Sukses Melalui Kolaborasi: Petani Desa Cikoneng Bertransformasi

Dokumentasi : salmanbirioe.com

Dengan penelitian dan penerapan metode yang tepat dari mulai penggantian pupuk dari pestisida ke pupuk organik serta metode penanaman yang tepat, membuat petani di Cikoneng pun kini merasakan manfaatnya. Hal ini tidak terlepas dari kolaborasi yang dilakukan antara AEKI, peneliti dan Astra yang bekerjasama dalam penelitian tersebut. 

Transformasi pertanian di Desa Cikoneng telah membawa perubahan signifikan dalam produktivitas kopi. Sebelumnya, petani hanya dapat menghasilkan 2-3 kilogram kopi per pohon setiap tahun. Namun, dengan penerapan metode pertanian baru, produktivitas meningkat menjadi 5-8 kilogram, dan ada harapan untuk mencapai 20 kilogram per pohon di masa depan. Biaya produksi juga berkurang dari 30 ribu rupiah menjadi 12.500 rupiah per pohon per tahun, memungkinkan petani meraih keuntungan yang lebih besar. 

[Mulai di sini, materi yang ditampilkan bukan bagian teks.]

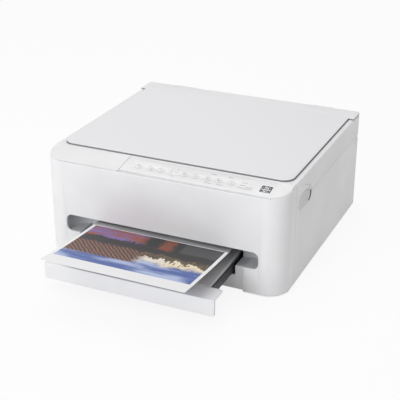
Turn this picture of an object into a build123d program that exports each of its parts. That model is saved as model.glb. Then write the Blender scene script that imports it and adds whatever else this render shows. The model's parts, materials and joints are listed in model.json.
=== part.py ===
from build123d import *
from math import atan2, cos, pi, sin
import os

os.makedirs("parts", exist_ok=True)

# Driving dimensions of the case, in millimetres
width = 372.0
depth = 350.0
height = 159.6
wall = 2.5
front_corner = 31.0
rear_corner = 10.0
top_round = 3.0
foot_round = 2.0
ground_gap = 1.5
foot_height = 3.5
foot_radius = 7.0
seam_height = 122.0
seam_gap = 0.4
sheet_reach = 148.5

# Output slot and the recess for the cassette's front plate
slot_half = 150.0
slot_bottom = 40.6
slot_top = 66.4
slot_corner = 9.0
recess_half = 128.3
recess_depth = 5.5
opening_half = 114.4
opening_bottom = 23.0
cheek_depth = 34.0
ledge_drop = 2.8

# Top deck, document cover and control strip
deck_height = 157.0
deck_skin = 2.4
strip_depth = 43.0
strip_front = 149.4
cover_margin = 9.0
cover_gap = 0.8
cover_corner = 16.0
cover_narrow_end = 317.0
well_floor = 152.0
well_skin = 1.6
glass_window = (297.0, 216.0)
glass_lap = 4.0
glass_thick = 3.0
panel_left = -63.0
panel_right = 163.0
panel_skin = 1.0
panel_gap = 0.2
panel_inset = 3.4
strip_edge = 0.4

# Keys of the control panel
key_centres = (-39.6, -20.8, -5.3, 31.0, 47.5, 65.7, 82.0, 100.7)
key_row = 21.0
key_length = 9.4
key_width = 6.4
key_proud = 0.3
key_gap = 0.25
key_stem = 6.0
light_centre = 10.6
light_pitch = 5.4
light_radius = 0.9

# Cassette
cassette_half = 111.0
cassette_bottom = 25.0
cassette_top = 38.4
cassette_wall = 2.2
cassette_length = 303.0
cassette_out = 98.3
cassette_clearance = 0.4
plate_bottom = 16.0
plate_thick = 4.6
plate_fit = 0.5
flange_depth = 31.0
flange_thick = 2.2
cover_start_height = 41.5
cover_slope = 0.0508
tray_reach = 178.3
tray_wall = 2.0
roller_clearance = 0.7

# Paper path
sheet_width = 210.0
sheet_length = 297.0
sheet_thick = 0.3
sheet_offset = 5.0
sheet_bend = 2150.0
path_height = 59.5
path_gap = 0.3
eject_place = 112.0
feed_place = 190.0
eject_radius = 6.0
feed_radius = 7.0
shaft_radius = 3.0
pinch_radius = 3.2
pickup_place = 246.0
pickup_height = 60.0
pickup_arm_reach = 40.0
pickup_radius = 9.0
running = 0.05
frame_half = 160.0
frame_thick = 1.5
frame_front = 95.0
frame_rear = 262.0
frame_top = 117.0

# Gears
module = 1.0
gear_width = 6.0
feed_teeth = 66
idler_teeth = 21
eject_teeth = 48
pinion_teeth = 16
gear_backlash = 0.5
gear_inset = 3.0

# Carriage
carriage_width = 50.0
carriage_front = 122.0
carriage_rear = 222.0
carriage_bottom = 68.0
carriage_top = 112.0
carriage_wall = 1.8
head_height = 62.0
cartridge_gap = 0.5
rod_radius = 4.0
rod_place = 212.0
rod_height = 98.0
rail_place = 233.0
rail_thick = 1.2
pulley_radius = 6.0
pulley_offset = 144.0
pulley_height = 84.0
belt_width = 5.0
belt_thick = 1.2
belt_place = 224.5
belt_gap = 0.3

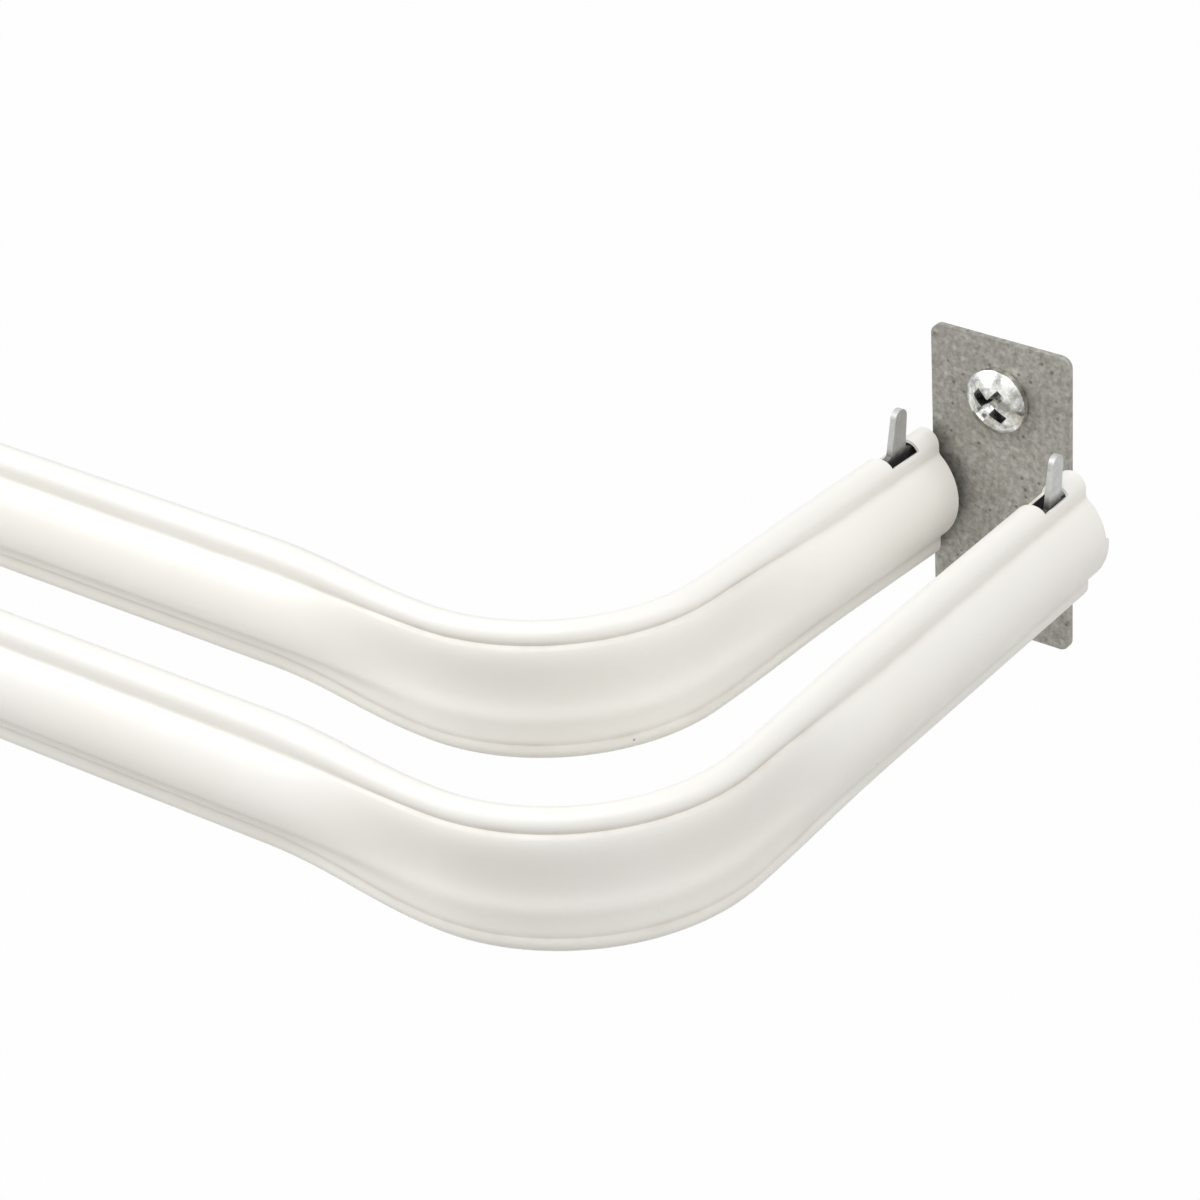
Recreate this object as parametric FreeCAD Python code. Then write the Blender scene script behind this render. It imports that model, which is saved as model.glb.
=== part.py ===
import FreeCAD, Part
import math
import os

# A double curtain rod for a window: two telescoping lock-seam rods on a pair of steel brackets.
# Sizes are in millimetres and angles in degrees.
# X runs along the window, Y into the wall and Z up. The room is on the -Y side.
# The origin is the middle of the right bracket's back, on the wall.

# The window that the closed rod spans, between the middles of its brackets
bracket_spacing = 711.0

# Bracket steel
steel = 0.8
plate_width = 19.6
plate_height = 40.5
plate_corner_radius = 1.4
arm_bend_radius = 0.6
arm_reach = 15.2
arm_nose_radius = 3.0
arm_below_centre = 1.4
prong_width = 2.8
prong_tip_width = 2.3
prong_rise = 5.0
prong_lean = 9.0
arm_root_drop = 1.5

# Wall screws
screw_end_distance = 7.75
screw_shank_diameter = 4.2
screw_hole_clearance = 0.3
screw_neck_diameter = 3.2
screw_neck_past_wall = 0.3
screw_length = 12.7
screw_point_length = 4.0
screw_head_diameter = 8.4
screw_head_height = 3.0
screw_rim_height = 1.2
screw_flat_diameter = 5.2
recess_width = 4.6
recess_wing_thickness = 1.0
recess_depth = 1.7

# Rod section: two round beads with a crowned face between them, in one sheet
sheet = 0.4
rod_height = 17.7
rod_centre_height = -2.6
bead_radius = 1.95
bead_flank = 0.75
crease_radius = 0.7
crown_reach = 4.8

# The same section where the rod is bent: the crown is pressed flat and the beads stand proud
bent_rod_height = 18.2
bent_crown_reach = 2.0
bent_bead_tuck = 20.0
bent_bead_flank = 0.1
bent_crease_radius = 0.3
bent_seam_clearance = 0.25

# Lock seam down the back: two hooked edges, pressed together
seam_gap = 0.06
seam_hook_length = 2.4
seam_below_centre = 3.5
joggle_radius = 0.5
joggle_angle = 60.0
fold_steps = 2
joggle_steps = 1

# Rod routes seen from above, measured to the line through the bead centres
rear_end_x = -10.0
front_end_x = 10.9
rear_projection = 65.8
front_projection = 95.7
rear_return_toe = -2.95
front_return_toe = 1.65
bend_radius = 23.5
main_flare = 2.6
return_flare = 0.6
flare_length = 27.0
ramp_steps = 2

# Fits
slide_clearance = 0.3
end_gap = 1.2
telescope_gap = 4.0
seat_clearance = 0.12
slot_setback = 3.8
slot_length = 5.4
slot_width = 3.6
slot_depth = 1.46
slot_off_crown = 0.2
slot_slant = 1.0
slot_front_clearance = 1.6
end_notch_depth = 0.6
end_notch_height = 0.7

up = FreeCAD.Vector(0, 0, 1)
bead_centre_height = rod_height / 2 - bead_radius
bent_bead_centre_height = bent_rod_height / 2 - bead_radius
screw_spacing = plate_height - 2 * screw_end_distance
seam_pitch = sheet + seam_gap
quarter_turn = 90.0
half_turn = 180.0
joint_tolerance = 1e-4
closely_along = 0.9


def vector(x, y, z=0.0):
    return FreeCAD.Vector(x, y, z)


def compass(heading):
    """Unit direction for a heading in degrees, clockwise from the second axis."""
    angle = math.radians(heading)
    return vector(math.sin(angle), math.cos(angle))


def rightward(heading):
    return compass(heading + quarter_turn)


class Straight:
    """A straight stretch of a sheet's centre line."""

    def __init__(self, length):
        self.length = length

    def sides(self, place, heading, thickness):
        finish = place + compass(heading) * self.length
        across = rightward(heading) * (thickness / 2)
        left = [(place - across, finish - across)]
        right = [(place + across, finish + across)]
        return left, right, finish, heading


class Bend:
    """A round stretch of a sheet's centre line: clockwise turns are positive.

    A tight fold that is pressed flat has a number of flats in place of the round.
    """

    def __init__(self, radius, turn, flats=0):
        self.radius = radius
        self.turn = turn
        self.flats = flats

    def sides(self, place, heading, thickness):
        side = math.copysign(1.0, self.turn)
        centre = place + rightward(heading) * (side * self.radius)

        def spot(radius, share):
            return centre - rightward(heading + self.turn * share) * (side * radius)

        def curve(radius):
            if self.flats == 0:
                return [tuple(spot(radius, share) for share in (0.0, 0.5, 1.0))]
            corners = [spot(radius, step / self.flats) for step in range(self.flats + 1)]
            return list(zip(corners, corners[1:]))

        left = curve(self.radius + side * thickness / 2)
        right = curve(self.radius - side * thickness / 2)
        return left, right, spot(self.radius, 1.0), heading + self.turn


def edge_through(points):
    """A line through two points, or an arc through three."""
    if len(points) == 2:
        return Part.makeLine(points[0], points[1])
    return Part.Arc(points[0], points[1], points[2]).toShape()


def strip_wire(start, heading, moves, thickness, lift):
    """Follow a sheet's centre line and close its two sides; lift places a flat point in space."""
    place = start
    left = []
    right = []
    for move in moves:
        more_left, more_right, place, heading = move.sides(place, heading, thickness)
        left += more_left
        right += more_right
    way_round = left + [(left[-1][-1], right[-1][-1])]
    way_round += [points[::-1] for points in reversed(right)]
    way_round += [(right[0][0], left[0][0])]
    return Part.Wire([edge_through([lift(point) for point in points]) for points in way_round])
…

Atam menyatakan bahwa peningkatan ini tidak hanya meningkatkan hasil panen, tetapi juga menurunkan biaya, yang berdampak positif pada kesejahteraan mereka. Pendapatan kelompok tani di desa ini melonjak dari Rp 32 juta tahun lalu menjadi Rp 312 juta tahun ini, menunjukkan dampak nyata dari program pertanian yang baru ini.